Fiction editors know their field and they see your book cold. If something strikes them as being worth a comment, listen to it, because the chances are that they'll spot what readers will spot. You can always decline the suggestion, but they're not saying it to keep themselves busy: they have a point, and their motive is to get the best possible book on the shelves and sell it by the shitload. They're not trying to crimp your literary genius or dumb you down.
7 comments:
"But general gross sloppiness is never a gray area" ...
Agreed, but here in the UK it's never a grey area ;)
Useful rule:
gray is a color;
grey is a colour.
Sorry to be pedantic! ‘Gray’ is normally taken as a US variant of the UK ‘grey’. You are not from the UK so perhaps you were unaware of the distinction in this case. The US/UK spelling variations can be a bitch. In NZ do you go for UK or US spelling?
'You are not from the UK so perhaps you were unaware of the distinction.'
The fact that I am not from the UK is utterly irrelevant.
As clearly stated in the preamble to the posting, the text you refer to is written by another scribe, Karen Traviss - who is British.
If you followed the link to her site, you'd soon discover she chooses to write in US spellings because her work is for US publishers and most visitors to her website are also American.
Apologies.

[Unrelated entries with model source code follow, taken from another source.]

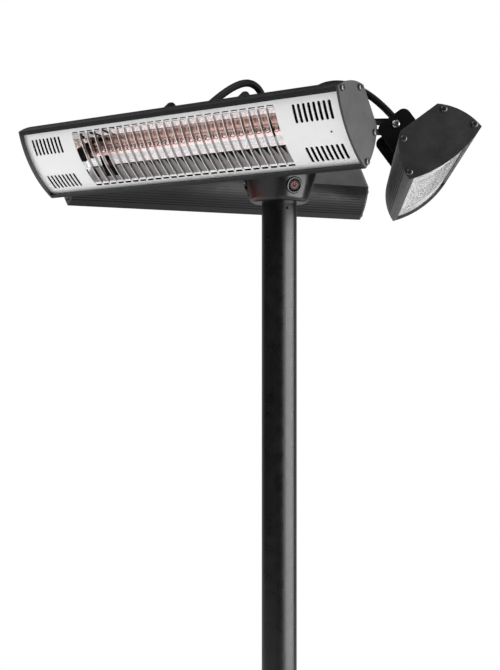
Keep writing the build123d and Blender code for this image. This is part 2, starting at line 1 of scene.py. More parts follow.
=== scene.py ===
from math import atan2, cos, pi, radians, sin, sqrt, tan
import bmesh
import bpy
from mathutils import Matrix, Vector


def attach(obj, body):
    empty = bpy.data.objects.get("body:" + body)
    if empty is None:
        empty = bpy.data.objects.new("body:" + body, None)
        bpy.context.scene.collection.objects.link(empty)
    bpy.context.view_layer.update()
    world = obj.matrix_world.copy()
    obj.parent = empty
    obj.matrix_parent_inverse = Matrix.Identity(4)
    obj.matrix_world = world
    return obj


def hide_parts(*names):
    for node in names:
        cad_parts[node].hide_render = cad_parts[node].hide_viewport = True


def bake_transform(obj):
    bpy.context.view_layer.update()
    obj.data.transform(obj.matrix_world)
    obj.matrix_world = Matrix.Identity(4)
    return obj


# Infrared patio heater tower: looks of the three tilting heads, their arms and leads, the hub, pole and base.
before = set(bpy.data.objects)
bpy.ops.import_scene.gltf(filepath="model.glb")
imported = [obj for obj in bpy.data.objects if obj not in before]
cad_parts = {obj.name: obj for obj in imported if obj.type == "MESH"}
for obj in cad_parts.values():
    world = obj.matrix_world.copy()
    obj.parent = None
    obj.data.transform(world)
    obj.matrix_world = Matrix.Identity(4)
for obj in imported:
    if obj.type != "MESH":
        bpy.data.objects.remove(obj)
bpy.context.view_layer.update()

# ---- sizes in millimetres, as in the solids ----
MM = 0.001
PIVOT_HEIGHT = 2080
PIVOT_RADIUS = 163
HEADS = {"front": (-90, 37), "right": (30, 54), "left": (150, 36)}
LEAD_CRESTS = {"front": 59, "right": 70, "left": 59}
HEAD_HALF = 252.5
BACK_DEPTH = 33
FRONT_DEPTH = 96.5
FRONT_RADIUS = 145
FACE_RECESS = 5
FACE_SHEET = 0.7
FACE_HALF_LENGTH = 249.5
FACE_HALF_HEIGHT = 49.8
SLOT_COUNT, SLOT_PITCH, SLOT_WIDTH, SLOT_LENGTH = 25, 12.95, 11.9, 82
SLOT_END_WIDTH, SLOT_SHOULDER = 10, (37.6, 38.6)   # bars widen where they join the sheet
BAR_THICKNESS = 1.05
BAR_DEPTH = 4
VENT_COUNT, VENT_PITCH, VENT_WIDTH, VENT_LENGTH = 8, 6.9, 3.9, 22.4
VENT_OFFSET = (211, 27)
# the black sheets behind the vents are painted shade
SHADE_SHEET_SPAN, SHADE_SHEET_GAP, SHADE_SHEET_THICKNESS = (183, 243), 3, 0.5   # behind the vents
RIVET_SPOT = (228, 1)
LAMP_DEPTH = 64
TROUGH_FOLD = 21.7         # half height where the walls turn out into the flanges
WINDOW_DEPTH = 90
COIL_HALF_LENGTH = 170
COIL_RADIUS = 3.4
COIL_PITCH = 6.5
COIL_WIRE = 0.5
END_SLOPE = 26 / 34        # of the trough's ends: half length by depth
END_REACH = 160 - 47 * END_SLOPE
VIEW_SKEW = 0.86           # sideways by depth, along the photo's line of sight
SCREW_POINTS = [(43, 29.5), (43, -29.5), (79.5, 47.5), (79.5, -47.5)]
BRACKET_SCREWS = (44, 13)
EAR_OFFSET = 62
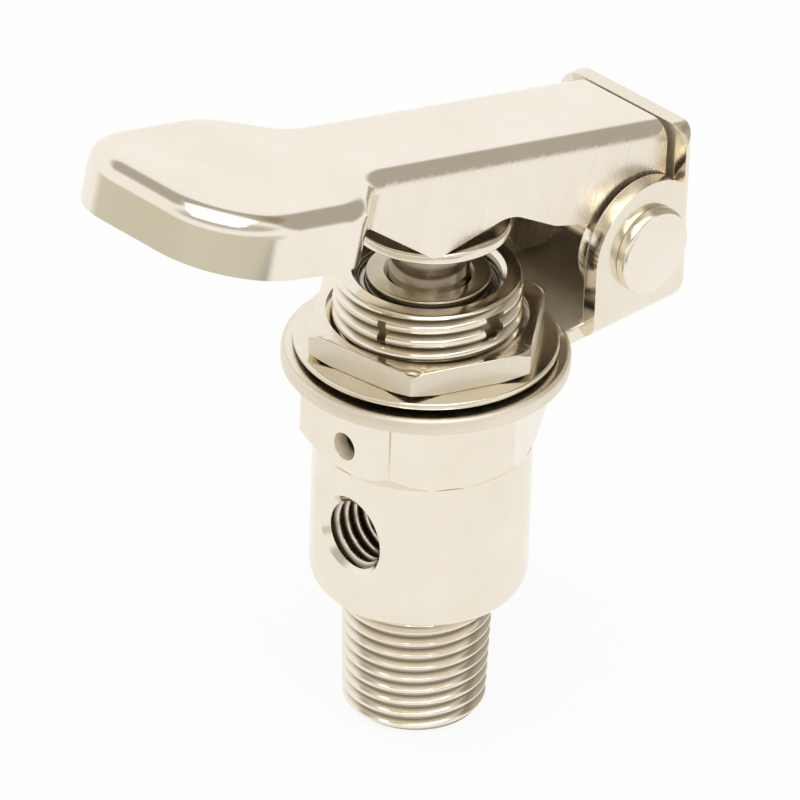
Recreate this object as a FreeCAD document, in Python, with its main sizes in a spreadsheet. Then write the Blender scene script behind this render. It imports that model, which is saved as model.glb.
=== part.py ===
import FreeCAD, Part
import math
import os
import Sketcher
from FreeCAD import Placement, Rotation, Vector

# Sizes in millimetres and degrees. Each one becomes a cell of the sheet below.
# Fits and gaps
running_gap = 0.04
seat_gap = 0.02
tiny = 0.01
free_gap = 0.1

# Body: pipe thread spigot, round barrel, hexagon and the boss for the clamp nut
spigot_length = 9.0
spigot_radius = 4.75
spigot_edge = 0.4
barrel_radius = 7.0
barrel_height = 10.95
barrel_edge = 1.2
hex_flats = 14.0
hex_height = 5.45
boss_radius = 6.0
boss_height = 6.65
boss_edge = 0.4
slot_width = 1.5
slot_depth = 0.9
slot_height = 1.75
slot_drop = 0.7

# Side port in its milled flat, and the small exhaust hole above it
port_level = 5.85
port_radius = 2.1
port_mouth = 0.58
port_mouth_depth = 0.5
flat_depth = 0.8
flat_top_radius = 4.3
exhaust_rise = 1.85
exhaust_radius = 0.85

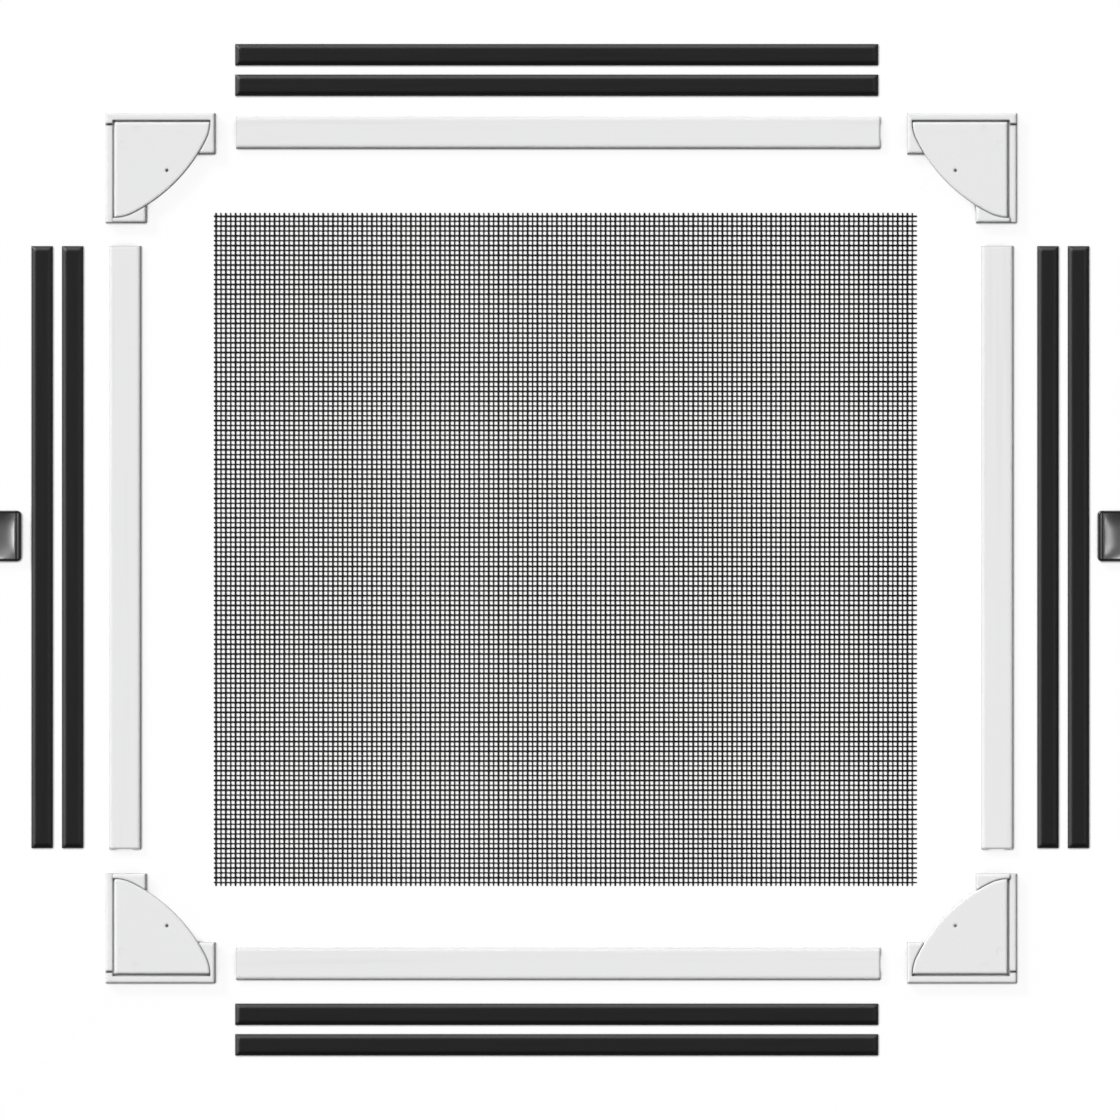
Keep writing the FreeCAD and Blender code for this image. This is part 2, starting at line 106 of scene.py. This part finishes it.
class Tree:
    """The node tree of a finish or of the world."""

    def __init__(self, owner):
        owner.use_nodes = True
        self.nodes = owner.node_tree.nodes
        self.links = owner.node_tree.links
        self.nodes.clear()

    def node(self, kind, settings=None, sockets=None, output=0):
        made = self.nodes.new(kind)
        for name, setting in (settings or {}).items():
            setattr(made, name, setting)
        for name, given in (sockets or {}).items():
            if isinstance(given, Wire):
                self.links.new(given.socket, made.inputs[name])
            else:
                made.inputs[name].default_value = given
        return Wire(self, made.outputs[output]) if made.outputs else None

    def smooth_step(self, value, low, high):
        """0 below low, 1 above high and a soft passage between."""
        return self.node(
            "ShaderNodeMapRange", {"interpolation_type": "SMOOTHSTEP"},
            {"Value": value, "From Min": low, "From Max": high, "To Min": 0.0, "To Max": 1.0},
        )

    def mix_colour(self, share, first, second):
        """The first colour where share is 0 and the second where it is 1."""
        sockets = {"Factor": share, MIX_FIRST: first, MIX_SECOND: second}
        return self.node("ShaderNodeMix", {"data_type": "RGBA"}, sockets, MIX_RESULT)

    def place(self):
        return self.node("ShaderNodeTexCoord", output="Object")

    def part_of(self, vector, axis):
        return self.node("ShaderNodeSeparateXYZ", sockets={"Vector": vector}, output=axis)

    def grain(self, scale, detail=2.0, stretch=(1.0, 1.0, 1.0)):
        """Noise with so many bumps to a metre, drawn out along the axes where stretch is small."""
        spread = self.node(
            "ShaderNodeMapping", sockets={"Vector": self.place(), "Scale": stretch}
        )
        sockets = {"Vector": spread, "Scale": scale, "Detail": detail}
        return self.node("ShaderNodeTexNoise", sockets=sockets)

    def relief(self, height, depth, strength, base=None):
        """A normal that follows a height map; depth is the real height of its full swing."""
        sockets = {"Height": height, "Distance": depth, "Strength": strength}
        if base is not None:
            sockets["Normal"] = base
        return self.node("ShaderNodeBump", sockets=sockets)


def grey(level):
    return (level, level, level, 1.0)


def new_finish(name):
    material = bpy.data.materials.new(name)
    return material, Tree(material)


def close_finish(tree, sockets):
    shader = tree.node("ShaderNodeBsdfPrincipled", sockets=sockets)
    tree.node("ShaderNodeOutputMaterial", sockets={"Surface": shader})


# White plastic

WHITE = 0.79
COOL_WHITE = (0.795, 0.80, 0.81, 1.0)
WORN_AND_LIT_WHITE = 0.82
# Painted shade in the pieces' own grooves, holes and hollows: its tone and how far it looks
PAINTED_SHADE_TONE = 0.16
PAINTED_SHADE_REACH = 20.0 * MM
DRAWN_LINES = 420.0
DRAWN_DEPTH = 0.03 * MM
MOULDED_GRAIN = 2600.0
MOULDED_DEPTH = 0.04 * MM
CLOUD_GRAIN = 14.0
BAR_SOFTNESS = 3.2 * MM
CORNER_SOFTNESS = 2.2 * MM

# In every finish: how far the normal turns on a full edge, and how much its tone lightens there,
# partly wear and partly painted highlight
FULL_EDGE = 0.25
WEAR_AND_SHEEN_SHARE = 0.3


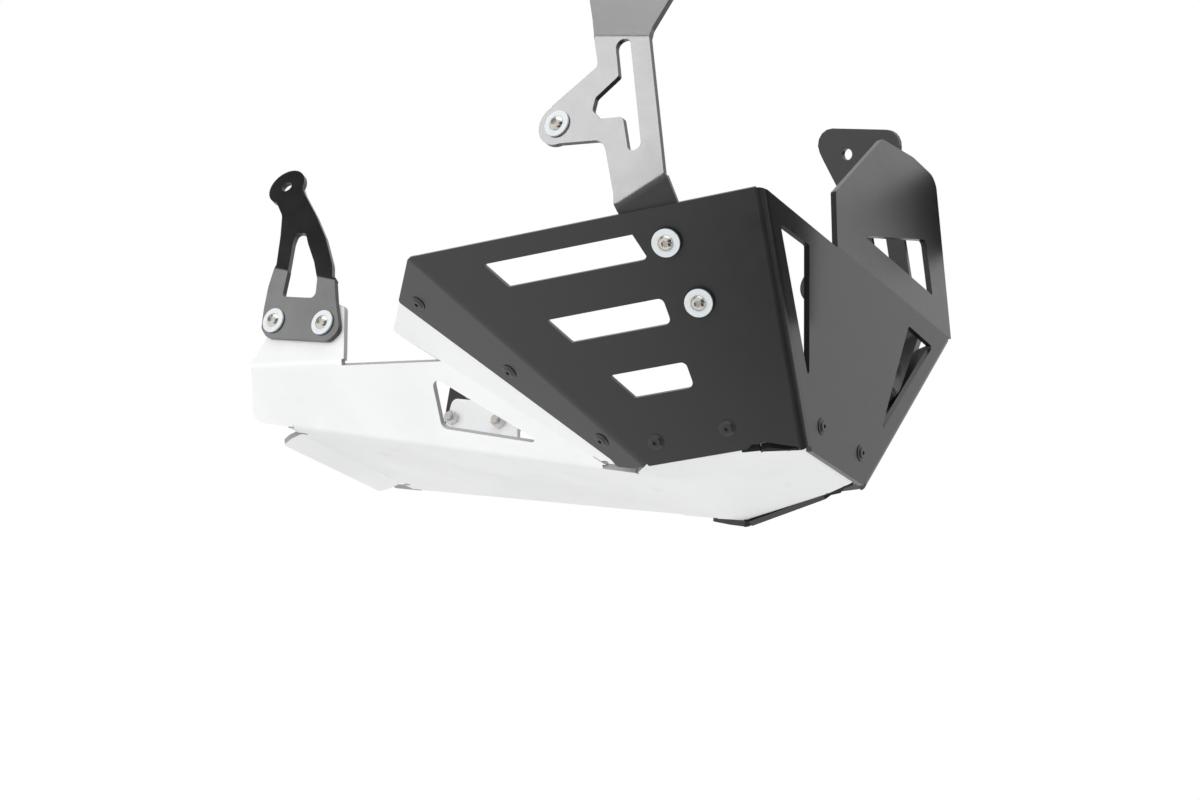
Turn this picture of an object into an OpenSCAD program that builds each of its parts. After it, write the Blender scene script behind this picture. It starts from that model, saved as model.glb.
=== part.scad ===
// Motorcycle skid plate: a black folded nose plate riveted to a bare folded
// bottom plate, with two front and two rear brackets and their fasteners.
// +X points to the front wheel, +Y to the machine's left, +Z up. The origin is
// the middle of the flat bottom panel, on its underside.

/* [Sheets] */
// Thickness of the two folded plates
plate_t = 4; // [3.5:0.5:4]
// Thickness of the four brackets
bracket_t = 4; // [3.5:0.5:4]
// Inside radius of every fold
bend_r = 3; // [2:0.5:4]

/* [Bottom plate] */
// Length of the flat bottom panel between its front and rear folds
bottom_len = 290; // [280:1:300]
// Half the panel's width at its front fold
bottom_half = 51.5; // [48:0.5:55]
// Angle by which each side of the panel widens to the rear
bottom_taper = 5.2; // [4.6:0.1:5.8]
// Fold between the panel and its side walls
wall_fold = 48; // [46:0.5:50]
// Fold that lifts the front facet
facet_fold = 16; // [15:0.5:17]
// Length of the drooping rear lip
lip_len = 18; // [12:1:24]
// Fold of the rear lip
lip_fold = 30; // [20:1:35]
// Outer face of the upright rear tabs, from the centre plane
tab_y = 109.5; // [108:0.5:111]

/* [Nose plate] */
// Lower edge of the front face, ahead of the bottom panel's front fold
nose_ahead = 115; // [111:1:119]
// Height of that edge over the bottom panel
nose_z = 30; // [28:0.5:32]
// Height of the front face, along the sheet
nose_h = 138; // [134:1:142]
// Half the width of the front face at its lower edge
nose_low_half = 42.5; // [40:0.5:45]
// Half the width at its upper edge
nose_top_half = 139.5; // [136:0.5:143]
// Angle by which the front face leans back
nose_lean = 6.5; // [5.5:0.5:7.5]
// Fold between the front face and each side panel
side_fold = 72.4; // [70:0.2:75]
// Length of a side panel's upper edge
side_len = 236.5; // [234:0.5:240]
// Height of a side panel
side_h = 162.5; // [160:0.5:165]
// Fold between a side panel and its lapping strip
strip_fold = 37.5; // [36.5:0.5:38.5]
// Fold by which the wing tips back
wing_fold = 12; // [8:1:16]
// Height of the wing over the front face
wing_h = 129; // [120:1:136]

/* [Brackets] */
// How far the front brackets stand out beyond the nose plate's upper corners
front_bracket_out = 20.5; // [18.5:0.5:22.5]
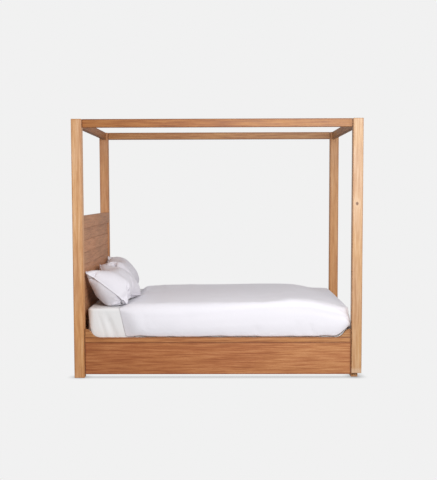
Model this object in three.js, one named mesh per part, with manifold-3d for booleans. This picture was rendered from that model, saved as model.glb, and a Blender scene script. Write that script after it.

I skimmed your article quickly using Bloglines and didn't properly take on board the fact that you were quoting in full, rather than paraphrasing.
That'll teach me not to be a smart alec before the requisite amount of black coffee :(
No worries, as they say in NZ. ;-)
An observation:
In a civilised society, anyone that uses the word 'scribe' for 'writer' would be taken out and shot. ;->
Thank grud we're not in a civilised society, then!
I've read a lot of Star Wars novels, and the ones written by Karen Traviss are head and shoulders above most of the rest of the range. I really feel for the characters and get immersed in the situation when I'm reading a Traviss SW novel; the same unfortunately can't be said for many other books in the range.